赵娟:西方人对“中国屋脊装饰”倾注的特别兴趣,或许隐含着历史上欧洲对中国“异域文化想象”集体无意识的文化心理。17-18世纪欧洲盛行“中国风”,代表“中国”的视觉元素——高高挑起的飞檐、曲面屋顶和上层社会追捧的“瓷器”——依然在19世纪末20世纪上半叶来华西方人的内心深处发挥影响。不同的是,他们不再仅停留在想象的建构中,而是通过实地考察和研究中国建筑艺术,来重新确立可靠的知识,建立新的文化理解。
当时,大量西方学者从不同学科展开了对中国建筑的考察和研究,其中有来华传教士、艺术史学者、汉学家、东方学家、民族志学者,当然还有建筑工程师,研究方法和旨趣呈现开放多元的局面。他们的这些研究与后来中国营造学社中国学者们开展的传统建筑考察和研究形成了一种学术互动,里面有借鉴和批评,有对话也有对抗。
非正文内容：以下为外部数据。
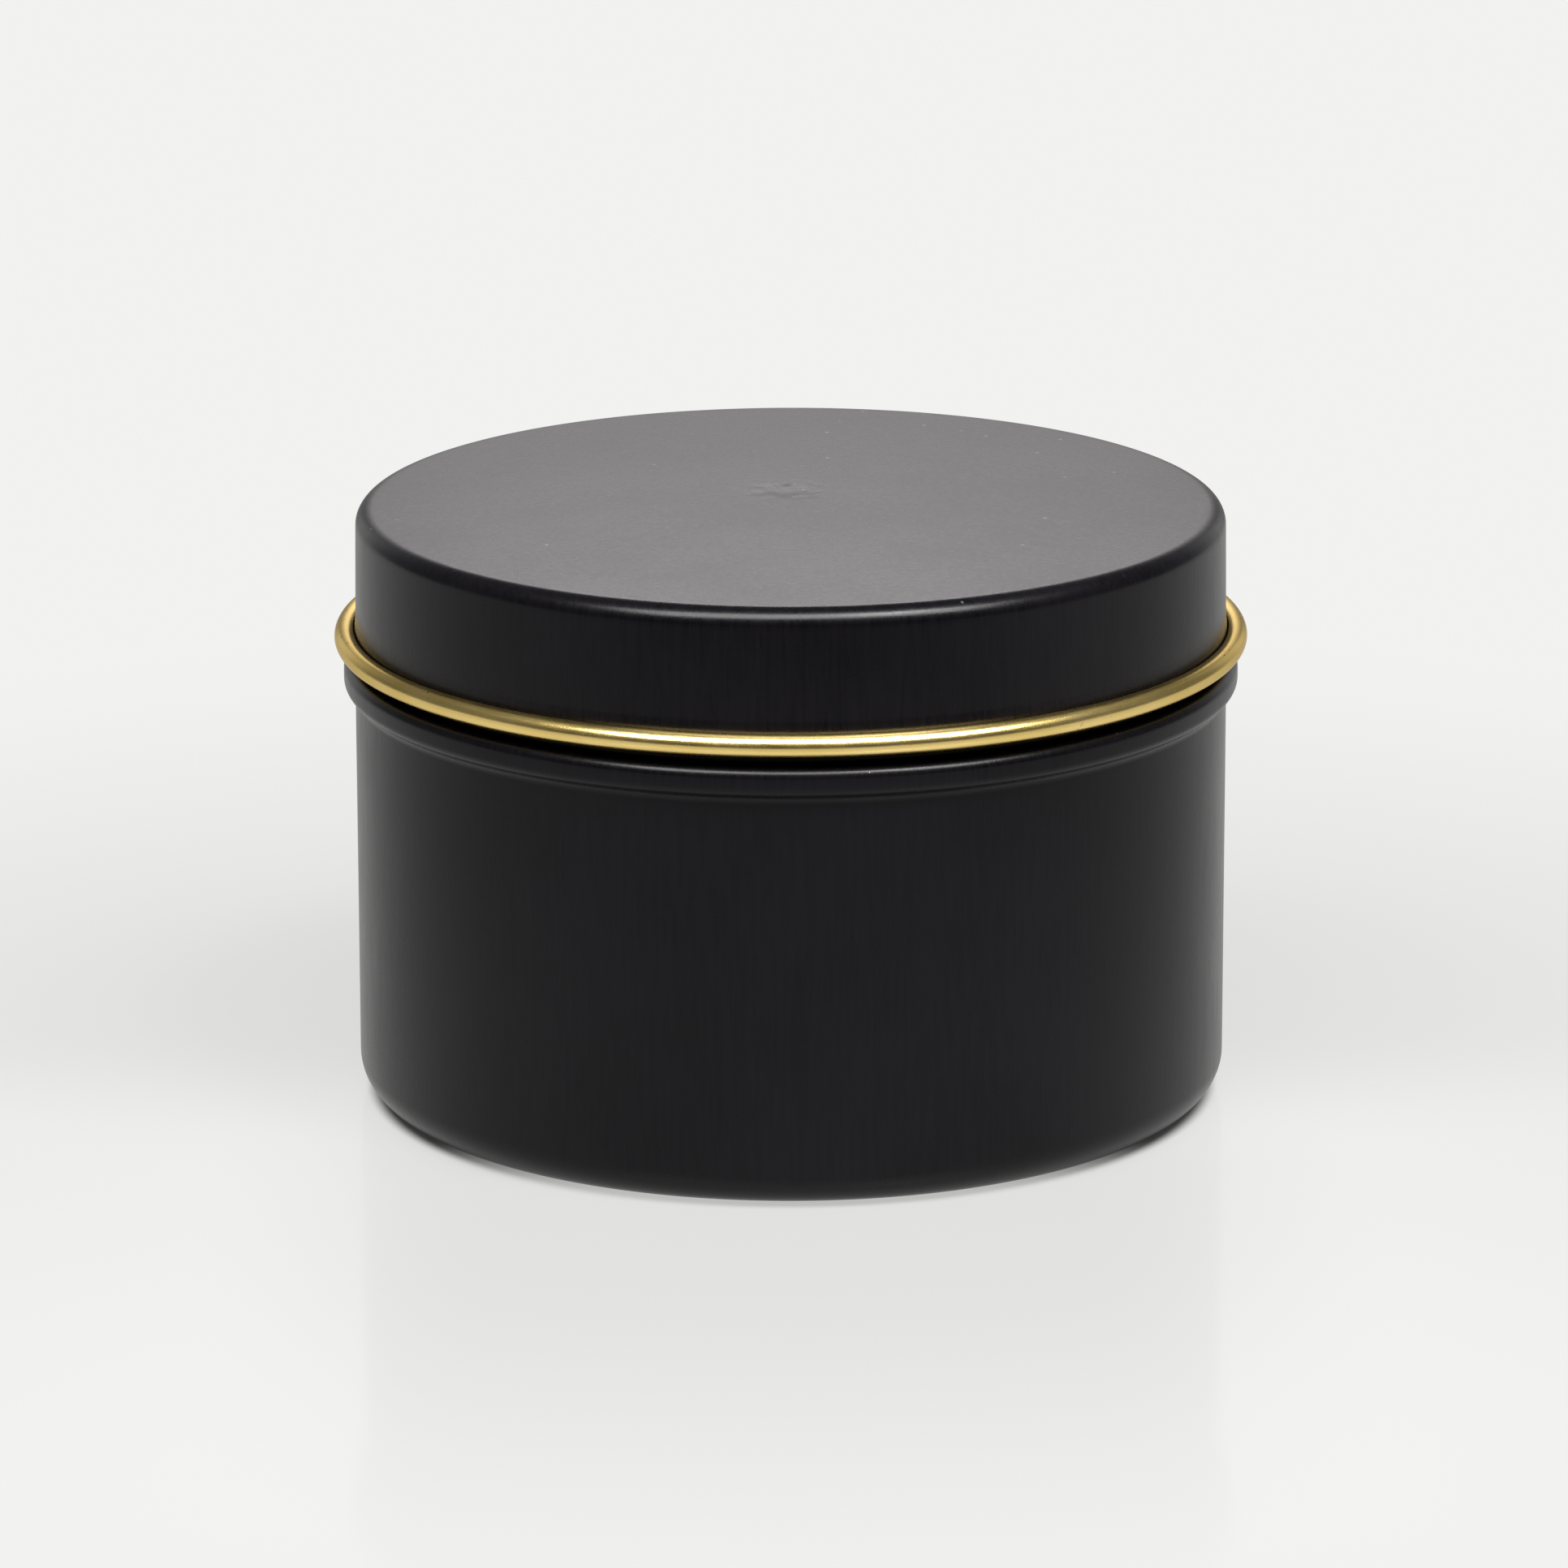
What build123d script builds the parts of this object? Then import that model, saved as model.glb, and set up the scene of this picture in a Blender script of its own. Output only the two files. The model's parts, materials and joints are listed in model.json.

今天,我们要追溯近代中国建筑研究学科范式的形成过程,对早期西方中国传统建筑研究学术史的挖掘、反思与探讨就成为一个不可或缺的重要环节。这些海外研究最大的意义就是提醒我们,应该用文化交流互动的眼光去看待和理解历史,也理应通过文化间的交流和互动去追寻更好的未来。(完)
受访者简介:
赵娟,复旦大学文艺学美学专业博士,中央美术学院艺术理论与美术史方向博士后,现为北京体育大学人文学院副教授。主要研究领域为文艺理论、美学、跨文化的美术史研究。主持国家社科基金艺术学项目“1860-1949年德语世界中国艺术的收藏、展览与研究”,完成中国博士后科学基金特别资助和面上一等资助项目各一项。在《文艺研究》《美术研究》《美术》《艺术设计研究》《周易研究》等刊物上发表学术论文、译文多篇;出版学术译著《艺术诸定义》(2014)、《鲍希曼与承德地区的寺庙建筑》(2019)等。